Over the whir and buzz of conversation and care, some patients told my daughter and her fellow medical students about their lives as rough sleepers, sleeping in the open air, in cars, doorways or abandoned buildings. According to the National Alliance to End Homelessness, more than 700,000 people were homeless in the United States as of January 2024. Approximately 60% stayed in shelters, while the rest lived on the street or in cars.

Almost everyone who comes to the clinic at St. Andrew’s is on their feet all day and night. My daughter peeled off their damp socks and went to work.

A patient I’ll call J told Anna his feet were scary; Anna told him nothing is too scary. R, a person with diabetes, told Anna that she, R, was God’s messenger on earth. Anna nodded. She didn’t miss a beat, she didn’t judge.

She applied fungal cream to H’s foot in the hope of clearing his infection. C was at the end of the list, waiting patiently. She said she’d just been offered an apartment. She told me about her grandchildren, one of whom was on his school’s honor roll. “Maybe he’ll be a doctor like your girl,” she smiled.

Heschel wrote, “A Jew is asked to take a leap of action rather than a leap of thought. He is asked to do more than he understands in order to understand more than he does.”
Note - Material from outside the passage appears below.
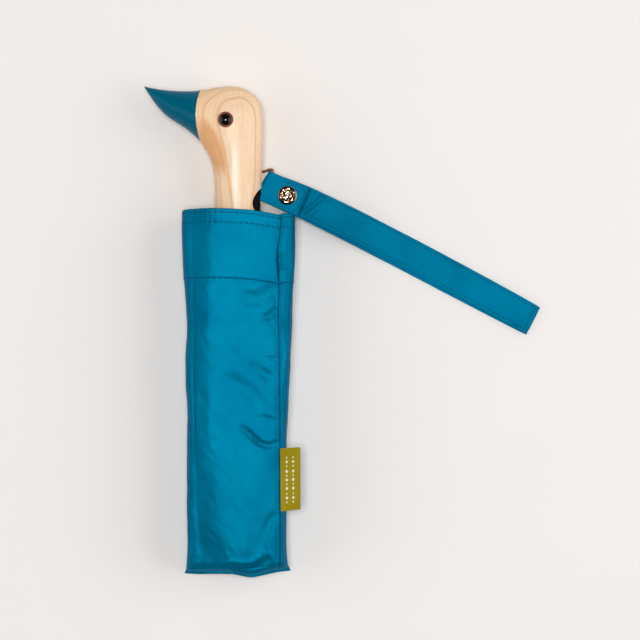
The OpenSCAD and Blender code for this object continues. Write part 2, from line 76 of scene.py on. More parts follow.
AXIS_Z = centre_mm("outer_tube")[2]
NECK_Y0 = box_mm("duck_head")[0][1]
EYE = centre_mm("eye_pupils")
HINGE = np.array(next(j for j in frame["joints"] if j["name"] == "strap_swing")["pos_m"]) / MM

# ---- Small tools ----


def smooth_curve(x, knots, values):
    """Smooth interpolation of values at knots, with flat ends outside them."""
    knots, values = np.asarray(knots, float), np.asarray(values, float)
    step = np.diff(knots)
    rise = np.diff(values, axis=0)
    slope = rise / step.reshape(-1, *[1] * (values.ndim - 1))
    ends = [slope[:1], (slope[1:] + slope[:-1]) / 2, slope[-1:]]
    tangent = np.concatenate(ends)
    x = np.clip(np.asarray(x, float), knots[0], knots[-1])
    i = np.clip(np.searchsorted(knots, x, side="right") - 1, 0, len(knots) - 2)
    shape = x.shape + (1,) * (values.ndim - 1)
    h = step[i].reshape(shape)
    t = (x - knots[i]).reshape(shape) / h
    return (
        (2 * t**3 - 3 * t**2 + 1) * values[i]
        + (t**3 - 2 * t**2 + t) * h * tangent[i]
        + (3 * t**2 - 2 * t**3) * values[i + 1]
        + (t**3 - t**2) * h * tangent[i + 1]
    )


def smooth_ring(ctrl, t):
    """Closed smooth curve through ctrl, an array (rows, points, axes), at parameters t in control steps."""
    n = ctrl.shape[1]
    i = np.floor(t).astype(int)
    f = (t - i)[None, :, None]
    p = [ctrl[:, (i + k) % n] for k in (-1, 0, 1, 2)]
    return 0.5 * (
        2 * p[1]
        + (p[2] - p[0]) * f
        + (2 * p[0] - 5 * p[1] + 4 * p[2] - p[3]) * f**2
        + (3 * p[1] - p[0] - 3 * p[2] + p[3]) * f**3
    )


def grid_normals(points):
    """Outward normals of rings (rows, columns, 3) along +Y; columns run from right over the top to left."""
    du = np.roll(points, -1, axis=1) - np.roll(points, 1, axis=1)
    dv = np.gradient(points, axis=0)
    n = np.cross(dv, du)
    return n / np.maximum(np.linalg.norm(n, axis=2, keepdims=True), 1e-9)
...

The morning I spent with Anna in the foot clinic, I took a page from Rabbi Heschel and witnessed Anna’s good deeds transform into its own prayer. I watched as she sent each of her patients on their way with a couple of pairs of clean, dry socks and the promise that she’d be there on their next visit.

It was another moment of radical amazement, as she tended to soles and souls.

(Judy Bolton-Fasman is the author of “Asylum: A Memoir of Family Secrets.” A version of this article first appeared on Cognoscenti, an essay and opinion section of WBUR’s website. The views expressed in this commentary do not necessarily reflect those of Religion News Service.)